Sometimes I am in the mood just not as much as him. I could probably live with having sex 1 or 2 times a week but IK that's not gonna work for him so I just try to compromise but that's not enough for him.


----------



## badsanta (Oct 13, 2014)

drt09 said:


> I dont know what to do.


You need to talk to him about frequency and make sure that he is aware of your ability to enjoy sex. He needs to be aware that pushing you beyond that can serve to destroy your libido and make it to where you will no longer be able to enjoy anything. 

At the same time you need to work out a way to where his desire for you can still be expressed and be a positive form of energy in the relationship. You may be able to encourage him to enjoy more solo exploration while thinking of you or perhaps buy some novelties as gifts that are generally just for his enjoyment for him to explore on his own or together without the need for penetration.


----------



## Gabriel (May 10, 2011)

Tough one. How old are you guys? Seems like your man should masturbate once in awhile to ease the pressure off of you. This sounds pretty miserable, to be honest. You have the right to set some boundaries here. If you don't, you're just going to end up divorced. And if he needs sex multiple times a day he might be an addict.


----------



## drt09 (Oct 12, 2020)

Gabriel said:


> Tough one. How old are you guys? Seems like your man should masturbate once in awhile to ease the pressure off of you. This sounds pretty miserable, to be honest. You have the right to set some boundaries here. If you don't, you're just going to end up divorced. And if he needs sex multiple times a day he might be an addict.

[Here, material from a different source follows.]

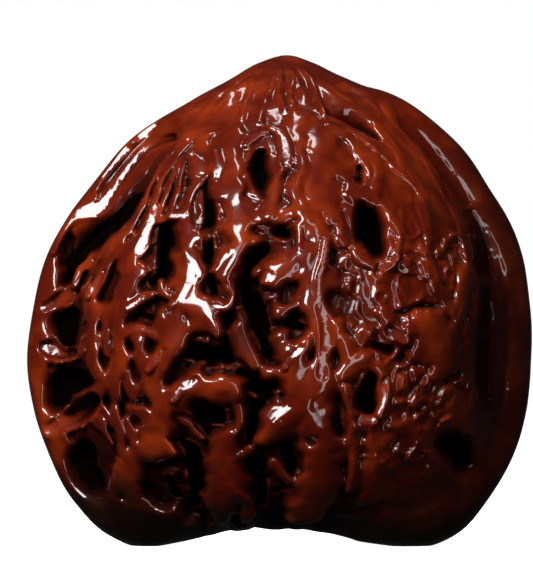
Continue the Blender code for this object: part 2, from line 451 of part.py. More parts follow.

I just turned 30 and he's 31. Im such a chicken i know I need to set boundaries but I'd rather take the path of less resistance but even that isn't working much anymore. He doesn't like to masterbate, he only does it when I'm watching because thats a kink of mine. And I don't know about him being an addict but he told me he sees sex as any other hobby or outlet. If someone is bored they may turn on the TV or read a book; he likes to have sex. I dont see sex like that, I like romance and massages and candles at least sometimes


----------



## Diceplayer (Oct 12, 2019)

Does he watch porn?


----------



## drt09 (Oct 12, 2020)

Diceplayer said:


> Does he watch porn?


We watch porn during the act sometimes.


----------



## Married_in_michigan (Apr 9, 2014)

drt09 said:


> I'm sure my "going through the motions" demeanor has something to do with it. But at this point sex has become a chore. There's no spark, no excitement, no passion. Sometimes he just climbs on top of me, ready or not. You can't expect passion, when you're not passionate sooo sometimes he gets " let's get it over with/deadfish" in bed. I just can't help that.
> Sometimes I am in the mood just not as much as him. I could probably live with having sex 1 or 2 times a week but IK that's not gonna work for him so I just try to compromise but that's not enough for him.


I don't promote being fake with someone's spouse, as I think that can be damaging long term, but in an effort to help your marriage, try just one time to really express some significant desire sexually towards him, as the initiator. You dont need to go over the top, but come off as really wanting him sexually and follow through with a robust sex session. Then...sit back and watch over the next couple days how he responds. If he is less instant on sex after that session, you can likely assume his push is based on trying to provide to himself that you want him sexually. If nothing is different, worst thing you wasted is an hour. If he does back off after feeling "wanted", you would at least know what drives his behavior and could work on addressing it in a way that works for you.


----------



## leftfield (Mar 29, 2016)

Married_in_michigan said:


> I don't promote being fake with someone's spouse, as I think that can be damaging long term, but in an effort to help your marriage, try just one time to really express some significant desire sexually towards him, as the initiator. You dont need to go over the top, but come off as really wanting him sexually and follow through with a robust sex session. Then...sit back and watch over the next couple days how he responds. If he is less instant on sex after that session, you can likely assume his push is based on trying to provide to himself that you want him sexually. If nothing is different, worst thing you wasted is an hour. If he does back off after feeling "wanted", you would at least know what drives his behavior and could work on addressing it in a way that works for you.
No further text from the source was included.